**REQUIRED WORK:**
Begin with the first line of the listing and quote every line through the one containing "return make_piece(name, shape, plug, finish)"; give only those lines.
— begin —
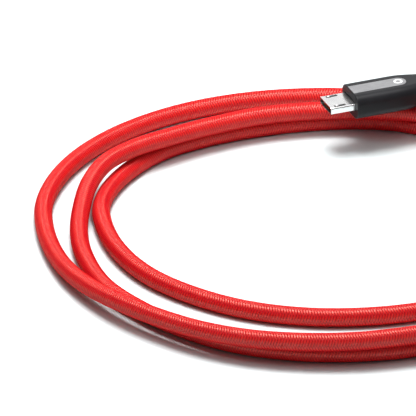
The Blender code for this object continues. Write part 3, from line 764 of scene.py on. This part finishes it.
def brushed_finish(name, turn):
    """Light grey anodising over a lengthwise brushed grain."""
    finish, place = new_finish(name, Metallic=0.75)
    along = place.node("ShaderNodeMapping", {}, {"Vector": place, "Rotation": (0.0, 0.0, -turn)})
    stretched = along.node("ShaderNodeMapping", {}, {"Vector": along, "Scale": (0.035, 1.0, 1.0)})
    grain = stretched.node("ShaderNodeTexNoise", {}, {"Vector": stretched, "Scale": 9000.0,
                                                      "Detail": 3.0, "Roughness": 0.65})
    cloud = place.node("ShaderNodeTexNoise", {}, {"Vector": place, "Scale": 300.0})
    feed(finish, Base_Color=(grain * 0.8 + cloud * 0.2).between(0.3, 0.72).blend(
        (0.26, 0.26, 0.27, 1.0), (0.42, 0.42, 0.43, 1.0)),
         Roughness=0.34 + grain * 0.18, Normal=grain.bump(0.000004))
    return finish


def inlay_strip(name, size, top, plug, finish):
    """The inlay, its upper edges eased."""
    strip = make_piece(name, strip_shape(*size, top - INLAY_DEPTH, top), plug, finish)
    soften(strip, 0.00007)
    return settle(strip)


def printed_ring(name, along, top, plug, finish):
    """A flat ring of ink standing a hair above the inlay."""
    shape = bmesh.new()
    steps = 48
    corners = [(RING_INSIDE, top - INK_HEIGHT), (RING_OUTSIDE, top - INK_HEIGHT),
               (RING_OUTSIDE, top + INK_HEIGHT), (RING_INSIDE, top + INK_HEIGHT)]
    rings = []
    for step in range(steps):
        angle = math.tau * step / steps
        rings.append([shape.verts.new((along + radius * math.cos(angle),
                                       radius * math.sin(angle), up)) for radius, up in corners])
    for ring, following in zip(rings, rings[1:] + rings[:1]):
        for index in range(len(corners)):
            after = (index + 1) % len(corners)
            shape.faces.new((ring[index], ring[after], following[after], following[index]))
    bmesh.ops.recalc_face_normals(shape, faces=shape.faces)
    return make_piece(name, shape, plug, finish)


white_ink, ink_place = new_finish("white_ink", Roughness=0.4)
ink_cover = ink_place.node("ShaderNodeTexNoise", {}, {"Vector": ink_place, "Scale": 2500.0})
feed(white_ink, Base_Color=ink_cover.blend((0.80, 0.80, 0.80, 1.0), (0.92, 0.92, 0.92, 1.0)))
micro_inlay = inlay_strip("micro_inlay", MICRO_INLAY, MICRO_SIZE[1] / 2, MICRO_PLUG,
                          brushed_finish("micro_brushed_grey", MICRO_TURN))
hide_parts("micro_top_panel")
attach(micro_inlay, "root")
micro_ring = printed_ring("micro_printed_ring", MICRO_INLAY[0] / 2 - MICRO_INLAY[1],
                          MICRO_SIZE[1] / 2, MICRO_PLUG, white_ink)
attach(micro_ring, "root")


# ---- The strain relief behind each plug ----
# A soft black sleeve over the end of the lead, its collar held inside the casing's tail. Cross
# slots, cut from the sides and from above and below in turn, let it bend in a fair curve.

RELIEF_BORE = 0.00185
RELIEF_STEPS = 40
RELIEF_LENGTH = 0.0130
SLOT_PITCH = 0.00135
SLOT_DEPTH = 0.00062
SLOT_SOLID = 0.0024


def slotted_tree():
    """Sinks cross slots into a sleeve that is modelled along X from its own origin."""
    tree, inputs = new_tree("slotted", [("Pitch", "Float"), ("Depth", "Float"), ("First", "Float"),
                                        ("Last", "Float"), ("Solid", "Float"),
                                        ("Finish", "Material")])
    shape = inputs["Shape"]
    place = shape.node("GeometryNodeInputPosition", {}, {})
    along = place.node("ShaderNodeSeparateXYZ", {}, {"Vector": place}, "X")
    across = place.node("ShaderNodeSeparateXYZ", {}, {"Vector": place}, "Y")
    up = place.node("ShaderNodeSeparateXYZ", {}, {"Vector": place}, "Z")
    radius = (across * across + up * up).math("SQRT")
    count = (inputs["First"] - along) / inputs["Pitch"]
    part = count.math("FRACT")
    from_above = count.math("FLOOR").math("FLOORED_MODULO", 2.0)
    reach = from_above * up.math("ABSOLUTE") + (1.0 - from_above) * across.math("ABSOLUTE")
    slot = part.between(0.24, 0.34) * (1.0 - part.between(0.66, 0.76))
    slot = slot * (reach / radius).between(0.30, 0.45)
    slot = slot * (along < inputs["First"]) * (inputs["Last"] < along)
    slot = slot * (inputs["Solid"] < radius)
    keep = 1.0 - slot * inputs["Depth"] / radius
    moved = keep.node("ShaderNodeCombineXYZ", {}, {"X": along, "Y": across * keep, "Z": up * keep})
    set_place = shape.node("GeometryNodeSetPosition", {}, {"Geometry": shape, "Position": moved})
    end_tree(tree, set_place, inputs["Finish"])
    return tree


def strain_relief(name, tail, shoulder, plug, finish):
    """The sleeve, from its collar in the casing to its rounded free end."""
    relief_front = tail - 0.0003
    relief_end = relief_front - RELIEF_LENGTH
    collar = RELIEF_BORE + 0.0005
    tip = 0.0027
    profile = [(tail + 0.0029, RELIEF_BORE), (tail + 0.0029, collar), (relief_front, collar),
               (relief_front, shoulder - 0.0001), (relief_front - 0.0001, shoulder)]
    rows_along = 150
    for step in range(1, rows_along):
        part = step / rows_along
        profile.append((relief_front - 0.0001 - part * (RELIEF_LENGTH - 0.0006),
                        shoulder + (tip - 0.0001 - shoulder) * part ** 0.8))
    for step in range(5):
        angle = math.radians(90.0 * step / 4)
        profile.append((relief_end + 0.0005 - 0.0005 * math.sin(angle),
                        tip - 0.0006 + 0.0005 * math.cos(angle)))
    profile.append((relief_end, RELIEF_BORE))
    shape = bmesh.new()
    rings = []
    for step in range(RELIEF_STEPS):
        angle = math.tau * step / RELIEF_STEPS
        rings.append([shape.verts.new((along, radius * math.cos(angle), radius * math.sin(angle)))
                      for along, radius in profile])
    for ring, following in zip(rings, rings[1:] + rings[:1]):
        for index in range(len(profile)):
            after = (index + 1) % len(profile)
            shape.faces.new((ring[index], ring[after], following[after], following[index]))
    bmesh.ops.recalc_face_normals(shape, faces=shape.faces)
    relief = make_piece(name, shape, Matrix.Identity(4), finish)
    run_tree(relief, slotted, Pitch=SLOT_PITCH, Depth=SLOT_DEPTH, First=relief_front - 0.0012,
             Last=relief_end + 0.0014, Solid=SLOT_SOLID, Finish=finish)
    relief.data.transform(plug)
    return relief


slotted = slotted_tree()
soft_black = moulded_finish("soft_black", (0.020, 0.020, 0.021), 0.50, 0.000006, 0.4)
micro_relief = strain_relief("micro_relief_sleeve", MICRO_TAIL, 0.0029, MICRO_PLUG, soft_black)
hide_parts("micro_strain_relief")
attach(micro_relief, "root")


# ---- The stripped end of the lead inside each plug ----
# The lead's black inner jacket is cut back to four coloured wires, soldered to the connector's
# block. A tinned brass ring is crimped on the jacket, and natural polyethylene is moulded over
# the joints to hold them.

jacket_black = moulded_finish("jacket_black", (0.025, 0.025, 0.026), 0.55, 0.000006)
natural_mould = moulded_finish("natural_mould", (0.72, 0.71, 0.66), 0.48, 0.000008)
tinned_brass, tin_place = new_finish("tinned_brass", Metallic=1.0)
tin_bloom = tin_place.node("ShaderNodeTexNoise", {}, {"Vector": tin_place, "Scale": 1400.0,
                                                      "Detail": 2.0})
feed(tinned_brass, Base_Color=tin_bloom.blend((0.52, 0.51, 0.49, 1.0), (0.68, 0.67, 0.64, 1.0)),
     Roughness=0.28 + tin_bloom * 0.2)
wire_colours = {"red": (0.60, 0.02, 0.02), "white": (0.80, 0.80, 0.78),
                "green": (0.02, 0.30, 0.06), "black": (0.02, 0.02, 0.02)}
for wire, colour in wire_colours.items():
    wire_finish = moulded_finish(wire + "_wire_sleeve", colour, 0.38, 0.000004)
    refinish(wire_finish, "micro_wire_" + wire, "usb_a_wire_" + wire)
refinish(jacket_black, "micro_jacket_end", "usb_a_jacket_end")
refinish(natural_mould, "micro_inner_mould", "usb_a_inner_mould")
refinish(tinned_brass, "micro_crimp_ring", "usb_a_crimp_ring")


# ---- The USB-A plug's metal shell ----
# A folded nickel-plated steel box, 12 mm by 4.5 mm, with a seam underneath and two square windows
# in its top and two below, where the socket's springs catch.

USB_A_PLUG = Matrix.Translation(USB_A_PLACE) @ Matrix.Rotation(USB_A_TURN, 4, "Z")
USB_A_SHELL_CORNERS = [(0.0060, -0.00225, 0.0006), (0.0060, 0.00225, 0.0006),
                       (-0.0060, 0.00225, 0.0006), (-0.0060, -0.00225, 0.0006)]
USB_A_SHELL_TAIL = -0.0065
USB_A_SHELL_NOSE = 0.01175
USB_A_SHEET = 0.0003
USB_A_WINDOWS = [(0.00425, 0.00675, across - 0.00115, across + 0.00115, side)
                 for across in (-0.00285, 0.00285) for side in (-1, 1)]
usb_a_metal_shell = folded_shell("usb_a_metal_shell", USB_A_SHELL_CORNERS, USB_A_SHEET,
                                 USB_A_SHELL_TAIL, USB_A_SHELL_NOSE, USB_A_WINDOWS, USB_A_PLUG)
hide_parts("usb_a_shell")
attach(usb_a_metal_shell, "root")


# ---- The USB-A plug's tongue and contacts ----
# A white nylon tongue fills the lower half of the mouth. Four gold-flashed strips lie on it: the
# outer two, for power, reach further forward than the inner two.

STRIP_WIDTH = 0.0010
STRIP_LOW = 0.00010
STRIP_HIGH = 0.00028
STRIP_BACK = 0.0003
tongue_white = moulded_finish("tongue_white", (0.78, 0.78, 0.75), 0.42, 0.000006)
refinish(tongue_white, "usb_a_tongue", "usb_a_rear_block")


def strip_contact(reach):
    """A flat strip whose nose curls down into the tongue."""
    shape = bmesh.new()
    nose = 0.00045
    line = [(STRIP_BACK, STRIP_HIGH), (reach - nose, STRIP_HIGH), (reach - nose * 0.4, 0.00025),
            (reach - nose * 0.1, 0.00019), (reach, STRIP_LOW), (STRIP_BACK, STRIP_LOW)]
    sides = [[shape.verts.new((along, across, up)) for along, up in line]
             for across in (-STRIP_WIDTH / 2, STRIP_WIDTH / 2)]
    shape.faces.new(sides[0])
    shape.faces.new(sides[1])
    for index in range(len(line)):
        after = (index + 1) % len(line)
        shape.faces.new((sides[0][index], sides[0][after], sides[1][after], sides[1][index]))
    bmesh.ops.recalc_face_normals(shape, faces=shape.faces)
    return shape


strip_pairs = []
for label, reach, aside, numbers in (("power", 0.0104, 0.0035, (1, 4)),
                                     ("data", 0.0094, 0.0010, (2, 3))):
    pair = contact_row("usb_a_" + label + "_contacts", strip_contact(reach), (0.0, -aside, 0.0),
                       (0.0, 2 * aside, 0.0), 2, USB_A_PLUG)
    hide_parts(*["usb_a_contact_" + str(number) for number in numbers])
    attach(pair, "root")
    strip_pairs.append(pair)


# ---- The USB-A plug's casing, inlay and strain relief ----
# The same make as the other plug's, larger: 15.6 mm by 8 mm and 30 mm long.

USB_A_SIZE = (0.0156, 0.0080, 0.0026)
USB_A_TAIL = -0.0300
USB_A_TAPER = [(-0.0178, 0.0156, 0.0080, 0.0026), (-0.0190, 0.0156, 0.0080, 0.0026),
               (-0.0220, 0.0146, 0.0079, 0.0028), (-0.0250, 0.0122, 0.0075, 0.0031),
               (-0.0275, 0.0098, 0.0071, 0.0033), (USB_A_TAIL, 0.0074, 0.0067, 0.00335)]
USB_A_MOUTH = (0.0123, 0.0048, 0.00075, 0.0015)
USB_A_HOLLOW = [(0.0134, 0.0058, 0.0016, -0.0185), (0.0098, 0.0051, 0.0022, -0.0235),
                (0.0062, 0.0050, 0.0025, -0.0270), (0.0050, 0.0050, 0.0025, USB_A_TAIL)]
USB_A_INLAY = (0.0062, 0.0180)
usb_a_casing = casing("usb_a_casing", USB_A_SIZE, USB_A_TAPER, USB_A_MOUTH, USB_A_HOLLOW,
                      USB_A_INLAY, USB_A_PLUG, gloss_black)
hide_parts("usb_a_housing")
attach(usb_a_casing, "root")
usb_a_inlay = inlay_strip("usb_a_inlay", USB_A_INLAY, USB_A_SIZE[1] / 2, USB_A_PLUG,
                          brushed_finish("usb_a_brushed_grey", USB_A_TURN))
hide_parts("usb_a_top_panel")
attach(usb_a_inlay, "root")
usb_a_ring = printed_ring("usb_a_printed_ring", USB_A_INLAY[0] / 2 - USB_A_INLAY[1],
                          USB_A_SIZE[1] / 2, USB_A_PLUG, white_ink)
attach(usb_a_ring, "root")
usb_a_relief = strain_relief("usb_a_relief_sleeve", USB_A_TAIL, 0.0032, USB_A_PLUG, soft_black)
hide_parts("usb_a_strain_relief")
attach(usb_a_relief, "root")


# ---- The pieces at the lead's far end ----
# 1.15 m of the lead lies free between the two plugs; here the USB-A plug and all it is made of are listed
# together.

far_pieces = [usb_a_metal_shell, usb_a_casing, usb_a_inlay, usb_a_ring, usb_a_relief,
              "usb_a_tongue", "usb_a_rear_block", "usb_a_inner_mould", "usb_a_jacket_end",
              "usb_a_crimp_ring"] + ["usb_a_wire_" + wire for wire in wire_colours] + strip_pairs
— end —
**SOLUTION FOR THIS EXERCISE:**
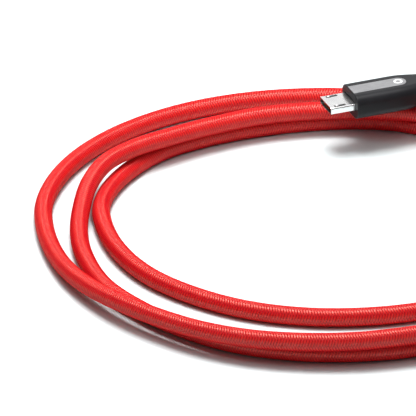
The Blender code for this object continues. Write part 3, from line 764 of scene.py on. This part finishes it.
def brushed_finish(name, turn):
    """Light grey anodising over a lengthwise brushed grain."""
    finish, place = new_finish(name, Metallic=0.75)
    along = place.node("ShaderNodeMapping", {}, {"Vector": place, "Rotation": (0.0, 0.0, -turn)})
    stretched = along.node("ShaderNodeMapping", {}, {"Vector": along, "Scale": (0.035, 1.0, 1.0)})
    grain = stretched.node("ShaderNodeTexNoise", {}, {"Vector": stretched, "Scale": 9000.0,
                                                      "Detail": 3.0, "Roughness": 0.65})
    cloud = place.node("ShaderNodeTexNoise", {}, {"Vector": place, "Scale": 300.0})
    feed(finish, Base_Color=(grain * 0.8 + cloud * 0.2).between(0.3, 0.72).blend(
        (0.26, 0.26, 0.27, 1.0), (0.42, 0.42, 0.43, 1.0)),
         Roughness=0.34 + grain * 0.18, Normal=grain.bump(0.000004))
    return finish


def inlay_strip(name, size, top, plug, finish):
    """The inlay, its upper edges eased."""
    strip = make_piece(name, strip_shape(*size, top - INLAY_DEPTH, top), plug, finish)
    soften(strip, 0.00007)
    return settle(strip)


def printed_ring(name, along, top, plug, finish):
    """A flat ring of ink standing a hair above the inlay."""
    shape = bmesh.new()
    steps = 48
    corners = [(RING_INSIDE, top - INK_HEIGHT), (RING_OUTSIDE, top - INK_HEIGHT),
               (RING_OUTSIDE, top + INK_HEIGHT), (RING_INSIDE, top + INK_HEIGHT)]
    rings = []
    for step in range(steps):
        angle = math.tau * step / steps
        rings.append([shape.verts.new((along + radius * math.cos(angle),
                                       radius * math.sin(angle), up)) for radius, up in corners])
    for ring, following in zip(rings, rings[1:] + rings[:1]):
        for index in range(len(corners)):
            after = (index + 1) % len(corners)
            shape.faces.new((ring[index], ring[after], following[after], following[index]))
    bmesh.ops.recalc_face_normals(shape, faces=shape.faces)
    return make_piece(name, shape, plug, finish)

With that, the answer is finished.